Hundreds of mourners attended the national memorial service in Cologne's landmark cathedral on Friday, including German President Joachim Gauck and Chancellor Angela Merkel.

Gauck, the main speaker, told the service the nation was still in "enormous shock" over the tragedy of flight 4U 9525, which crashed into the French Alps on March 24, killing all 150 people on board.

"Since this day, nothing has been what it was for these families and friends" of the victims, Gauck said. "Something was destroyed that can never be healed again in this world."

Some 1,400 people - including 500 victims' relatives - attended the ecumenical service, presided over by Cardinal Rainer Maria Woelki, who left Berlin to take over the Cologne archdiocese just last year.

"You are not alone in these hours of loneliness," he told grieving family members, encouraging them to take comfort in the crowds of people with them at the service. "Love is stronger than death."

Tragedy in three countries

The Germanwings crash has had a wide-reaching impact in western Europe. Most of the victims on board the ill-fated plane traveling from Barcelona to Düsseldorf were Germans and Spaniards.
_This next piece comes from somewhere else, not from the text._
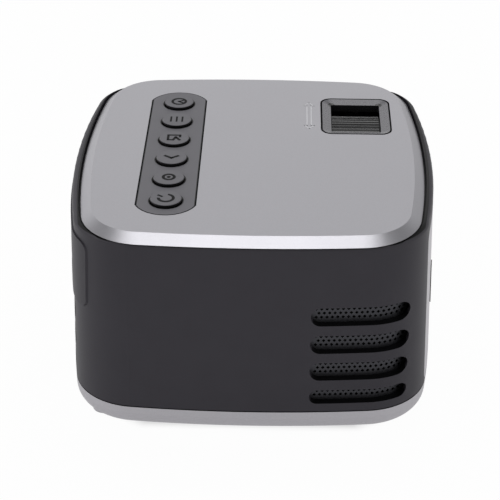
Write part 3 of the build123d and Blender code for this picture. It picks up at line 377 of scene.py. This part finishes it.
# ---- Receiver window ----
# A small bar of dark red acrylic, pressed into the fascia and polished. Infrared passes through it, and
# the eye sees black gloss.
smoked_acrylic = empty_material("smoked_acrylic")
place = add(smoked_acrylic, "TexCoord")
ripple = add(smoked_acrylic, "TexNoise", {"Vector": place.outputs["Object"], "Scale": 1 / (3.0 * MM)})
depth = add(
    smoked_acrylic, "Mix",
    {"Factor": ripple.outputs["Fac"], 6: linear("1c0a0d"), 7: linear("26090e")},
    data_type="RGBA",
)
polished = add(
    smoked_acrylic, "Bump", {"Height": ripple.outputs["Fac"], "Strength": 0.1, "Distance": 0.01 * MM}
)
acrylic = add(
    smoked_acrylic, "BsdfPrincipled",
    {
        "Base Color": depth.outputs[2], "Roughness": 0.07, "IOR": 1.49,
        "Normal": polished.outputs["Normal"],
    },
)
add(smoked_acrylic, "OutputMaterial", {"Surface": acrylic.outputs[0]})
wear(nodes["ir_window"], smoked_acrylic)


# ---- Feet ----
# Four silicone rubber discs, glued in shallow seats in the base. They are matt and nearly black, with a
# slight bloom of dust.
foot_rubber = empty_material("silicone_rubber")
place = add(foot_rubber, "TexCoord")
bloom = add(
    foot_rubber, "TexNoise", {"Vector": place.outputs["Object"], "Scale": 1 / (1.6 * MM), "Detail": 4.0}
)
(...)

In his address to the congregation, President Gauck offered his thanks to the French people for their role in leading the rescue operation at the crash site in the south of their country.

"For this touching sign of friendship between our countries we are all most deeply grateful," the president, whose role is largely ceremonial, said.

French cabinet minister Alain Vidalies and Spanish Interior Minister Jorge Fernandez Diaz were also present at the service.

Deutsche Welle reporter Kate Brady was in Cologne, observing the proceedings on a big screen set up outside the cathedral. The service was also broadcast live on national German television.

A candle for each of the dead, including Lubitz

Across Germany, flags flew at half-mast, while buses and trains in Cologne stood still for a minute of silence as the cathedral service got underway. Inside the famous gothic structure, known in German as the "Kölner Dom," a choir sang hymns, while small wooden angels were put on the pews. The steps to the altar were covered with 150 candles - one for each person who died in crash, including co-pilot Andreas Lubitz.

Investigators believe Lubitz locked the pilot out of the cockpit before deliberately setting the plane into a rapid descent.

Referring to the decision to include a candle for Lubitz, Cardinal Woelki told Germany's "Bild" newspaper: "It's not for us to judge."

President Gauck also asked the congregation to remember the co-pilot's family. "On March 24 his relatives lost someone whom they loved and who leaves behind a hole in their lives - in a way that they find just as difficult to make sense of as all the other bereaved."